[Some records]
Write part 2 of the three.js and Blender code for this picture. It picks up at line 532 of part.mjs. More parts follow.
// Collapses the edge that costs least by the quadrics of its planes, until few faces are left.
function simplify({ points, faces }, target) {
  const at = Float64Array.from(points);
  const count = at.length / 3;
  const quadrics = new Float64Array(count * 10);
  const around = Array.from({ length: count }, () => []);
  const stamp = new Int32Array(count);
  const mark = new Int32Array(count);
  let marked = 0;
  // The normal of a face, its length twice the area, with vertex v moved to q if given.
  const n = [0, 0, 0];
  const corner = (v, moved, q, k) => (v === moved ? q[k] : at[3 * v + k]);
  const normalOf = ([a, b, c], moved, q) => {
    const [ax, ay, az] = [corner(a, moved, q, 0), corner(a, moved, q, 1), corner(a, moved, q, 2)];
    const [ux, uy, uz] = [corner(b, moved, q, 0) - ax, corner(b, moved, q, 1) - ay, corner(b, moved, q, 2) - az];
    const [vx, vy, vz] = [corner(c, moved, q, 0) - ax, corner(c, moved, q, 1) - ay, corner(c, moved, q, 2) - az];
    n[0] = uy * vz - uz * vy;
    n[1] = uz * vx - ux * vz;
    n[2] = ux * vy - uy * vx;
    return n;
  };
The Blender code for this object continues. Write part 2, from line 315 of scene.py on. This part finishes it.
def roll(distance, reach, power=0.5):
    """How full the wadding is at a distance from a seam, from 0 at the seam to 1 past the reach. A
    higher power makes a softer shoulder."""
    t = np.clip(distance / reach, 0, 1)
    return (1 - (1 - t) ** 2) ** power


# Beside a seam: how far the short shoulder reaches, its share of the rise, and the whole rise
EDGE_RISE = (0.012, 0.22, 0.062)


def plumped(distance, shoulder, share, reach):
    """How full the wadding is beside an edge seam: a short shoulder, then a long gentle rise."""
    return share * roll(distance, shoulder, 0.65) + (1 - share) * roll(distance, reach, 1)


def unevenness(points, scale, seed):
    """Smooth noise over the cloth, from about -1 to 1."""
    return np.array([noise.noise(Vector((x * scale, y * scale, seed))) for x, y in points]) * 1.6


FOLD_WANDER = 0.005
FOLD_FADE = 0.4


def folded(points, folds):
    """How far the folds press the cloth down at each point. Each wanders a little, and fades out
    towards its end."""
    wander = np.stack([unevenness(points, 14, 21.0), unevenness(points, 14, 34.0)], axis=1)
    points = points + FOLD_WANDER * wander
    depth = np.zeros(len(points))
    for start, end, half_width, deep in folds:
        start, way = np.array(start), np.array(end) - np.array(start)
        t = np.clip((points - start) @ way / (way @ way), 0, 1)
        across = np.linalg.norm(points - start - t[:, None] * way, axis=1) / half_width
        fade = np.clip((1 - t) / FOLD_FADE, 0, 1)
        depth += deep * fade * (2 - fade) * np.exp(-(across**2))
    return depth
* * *
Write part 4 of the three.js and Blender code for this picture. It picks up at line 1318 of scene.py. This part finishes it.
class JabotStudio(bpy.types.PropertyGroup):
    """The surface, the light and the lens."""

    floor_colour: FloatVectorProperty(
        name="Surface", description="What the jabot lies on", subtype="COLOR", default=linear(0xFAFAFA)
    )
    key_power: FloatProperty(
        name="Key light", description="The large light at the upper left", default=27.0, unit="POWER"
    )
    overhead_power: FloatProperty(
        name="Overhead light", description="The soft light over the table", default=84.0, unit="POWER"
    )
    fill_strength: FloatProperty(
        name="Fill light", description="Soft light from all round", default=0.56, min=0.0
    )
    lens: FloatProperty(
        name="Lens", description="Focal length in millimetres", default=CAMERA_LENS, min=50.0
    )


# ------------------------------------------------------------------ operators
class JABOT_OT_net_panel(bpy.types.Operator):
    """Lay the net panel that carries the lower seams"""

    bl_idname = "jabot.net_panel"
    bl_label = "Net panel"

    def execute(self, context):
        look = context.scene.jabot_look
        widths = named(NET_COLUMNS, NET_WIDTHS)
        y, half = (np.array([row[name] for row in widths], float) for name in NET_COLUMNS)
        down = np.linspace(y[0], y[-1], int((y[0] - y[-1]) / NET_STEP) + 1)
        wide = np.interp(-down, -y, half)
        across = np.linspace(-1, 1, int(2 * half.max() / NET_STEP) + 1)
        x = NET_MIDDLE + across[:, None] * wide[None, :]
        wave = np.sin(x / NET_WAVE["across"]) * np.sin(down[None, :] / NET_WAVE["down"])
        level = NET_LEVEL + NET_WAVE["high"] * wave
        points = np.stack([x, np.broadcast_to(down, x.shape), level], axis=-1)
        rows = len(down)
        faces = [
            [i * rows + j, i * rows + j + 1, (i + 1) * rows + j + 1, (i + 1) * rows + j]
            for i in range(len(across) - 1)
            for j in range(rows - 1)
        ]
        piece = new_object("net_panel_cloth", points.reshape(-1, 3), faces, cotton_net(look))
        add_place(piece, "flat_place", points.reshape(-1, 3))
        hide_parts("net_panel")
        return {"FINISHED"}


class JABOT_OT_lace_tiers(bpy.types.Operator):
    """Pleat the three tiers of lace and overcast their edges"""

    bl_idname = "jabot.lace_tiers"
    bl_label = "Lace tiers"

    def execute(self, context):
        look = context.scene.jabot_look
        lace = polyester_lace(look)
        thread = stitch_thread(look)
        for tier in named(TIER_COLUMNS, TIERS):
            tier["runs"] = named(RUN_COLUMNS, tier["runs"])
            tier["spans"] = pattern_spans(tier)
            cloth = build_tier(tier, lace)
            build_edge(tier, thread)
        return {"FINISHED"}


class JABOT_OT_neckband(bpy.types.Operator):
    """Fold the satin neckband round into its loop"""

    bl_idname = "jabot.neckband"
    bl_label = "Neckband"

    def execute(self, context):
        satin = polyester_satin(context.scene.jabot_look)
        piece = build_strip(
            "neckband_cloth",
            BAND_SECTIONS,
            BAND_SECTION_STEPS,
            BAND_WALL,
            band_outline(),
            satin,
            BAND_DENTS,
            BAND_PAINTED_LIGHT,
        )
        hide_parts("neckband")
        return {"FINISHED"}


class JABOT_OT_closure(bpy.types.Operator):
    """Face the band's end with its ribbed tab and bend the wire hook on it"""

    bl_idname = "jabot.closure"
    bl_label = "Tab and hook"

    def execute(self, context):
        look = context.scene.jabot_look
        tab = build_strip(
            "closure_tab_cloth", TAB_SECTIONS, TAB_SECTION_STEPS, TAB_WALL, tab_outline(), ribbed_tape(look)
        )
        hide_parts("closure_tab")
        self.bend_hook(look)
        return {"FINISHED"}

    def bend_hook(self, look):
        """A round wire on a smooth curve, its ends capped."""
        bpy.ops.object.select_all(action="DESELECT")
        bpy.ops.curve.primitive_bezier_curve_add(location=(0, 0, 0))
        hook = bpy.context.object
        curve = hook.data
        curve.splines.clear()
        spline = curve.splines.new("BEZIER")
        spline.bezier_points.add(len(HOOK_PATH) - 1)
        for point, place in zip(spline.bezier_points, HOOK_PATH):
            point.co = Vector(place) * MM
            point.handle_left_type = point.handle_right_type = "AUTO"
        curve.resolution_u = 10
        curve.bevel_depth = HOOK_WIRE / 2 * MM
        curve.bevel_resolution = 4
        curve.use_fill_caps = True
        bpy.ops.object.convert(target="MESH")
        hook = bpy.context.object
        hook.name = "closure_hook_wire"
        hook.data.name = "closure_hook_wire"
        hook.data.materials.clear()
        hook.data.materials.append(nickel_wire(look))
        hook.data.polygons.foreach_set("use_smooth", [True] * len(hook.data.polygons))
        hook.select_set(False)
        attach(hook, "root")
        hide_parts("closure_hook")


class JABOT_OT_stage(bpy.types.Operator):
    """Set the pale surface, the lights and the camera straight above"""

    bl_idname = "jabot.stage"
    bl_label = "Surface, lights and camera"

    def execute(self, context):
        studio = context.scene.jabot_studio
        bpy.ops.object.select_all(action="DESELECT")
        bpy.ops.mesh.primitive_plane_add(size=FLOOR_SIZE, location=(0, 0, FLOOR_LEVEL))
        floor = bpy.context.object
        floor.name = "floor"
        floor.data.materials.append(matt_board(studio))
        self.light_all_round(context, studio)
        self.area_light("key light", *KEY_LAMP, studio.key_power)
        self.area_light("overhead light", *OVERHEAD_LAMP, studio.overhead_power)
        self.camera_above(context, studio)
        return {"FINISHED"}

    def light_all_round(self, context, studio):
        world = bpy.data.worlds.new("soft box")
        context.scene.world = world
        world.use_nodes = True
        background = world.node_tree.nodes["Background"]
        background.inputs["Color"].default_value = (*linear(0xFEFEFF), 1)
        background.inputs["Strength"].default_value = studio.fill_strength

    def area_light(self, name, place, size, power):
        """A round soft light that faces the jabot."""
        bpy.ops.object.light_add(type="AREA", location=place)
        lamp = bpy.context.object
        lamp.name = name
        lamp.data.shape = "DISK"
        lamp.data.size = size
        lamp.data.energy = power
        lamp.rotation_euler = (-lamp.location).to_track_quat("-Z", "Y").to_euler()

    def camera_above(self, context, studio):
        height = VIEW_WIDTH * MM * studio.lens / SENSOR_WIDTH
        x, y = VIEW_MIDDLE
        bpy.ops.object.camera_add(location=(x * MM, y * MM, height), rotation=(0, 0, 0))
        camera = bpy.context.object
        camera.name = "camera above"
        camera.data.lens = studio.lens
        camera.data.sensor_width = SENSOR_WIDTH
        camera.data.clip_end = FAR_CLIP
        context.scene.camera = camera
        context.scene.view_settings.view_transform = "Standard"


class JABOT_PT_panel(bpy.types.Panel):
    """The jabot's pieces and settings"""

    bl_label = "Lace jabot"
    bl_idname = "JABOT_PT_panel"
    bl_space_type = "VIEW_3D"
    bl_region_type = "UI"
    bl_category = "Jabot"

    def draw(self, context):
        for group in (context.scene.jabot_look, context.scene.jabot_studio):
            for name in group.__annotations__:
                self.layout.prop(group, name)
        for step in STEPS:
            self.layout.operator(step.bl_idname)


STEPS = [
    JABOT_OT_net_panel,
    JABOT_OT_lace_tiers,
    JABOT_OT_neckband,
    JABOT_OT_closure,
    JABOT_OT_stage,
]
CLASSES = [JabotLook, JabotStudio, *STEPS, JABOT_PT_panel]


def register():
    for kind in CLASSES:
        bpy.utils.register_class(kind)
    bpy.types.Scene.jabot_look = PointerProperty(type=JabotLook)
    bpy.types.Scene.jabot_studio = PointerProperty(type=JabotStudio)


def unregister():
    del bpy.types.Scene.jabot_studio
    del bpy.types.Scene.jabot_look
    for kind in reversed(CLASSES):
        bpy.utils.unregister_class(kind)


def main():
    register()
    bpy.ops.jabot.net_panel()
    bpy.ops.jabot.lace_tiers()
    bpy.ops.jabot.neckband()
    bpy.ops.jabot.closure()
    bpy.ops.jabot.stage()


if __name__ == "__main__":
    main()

— What you need to do —
Copy exactly, and only, the lines from the one containing "The Blender code" through the one containing "EDGE_RISE = (0.012, 0.22, 0.062)".

— The completed task —
The Blender code for this object continues. Write part 2, from line 315 of scene.py on. This part finishes it.
def roll(distance, reach, power=0.5):
    """How full the wadding is at a distance from a seam, from 0 at the seam to 1 past the reach. A
    higher power makes a softer shoulder."""
    t = np.clip(distance / reach, 0, 1)
    return (1 - (1 - t) ** 2) ** power


# Beside a seam: how far the short shoulder reaches, its share of the rise, and the whole rise
EDGE_RISE = (0.012, 0.22, 0.062)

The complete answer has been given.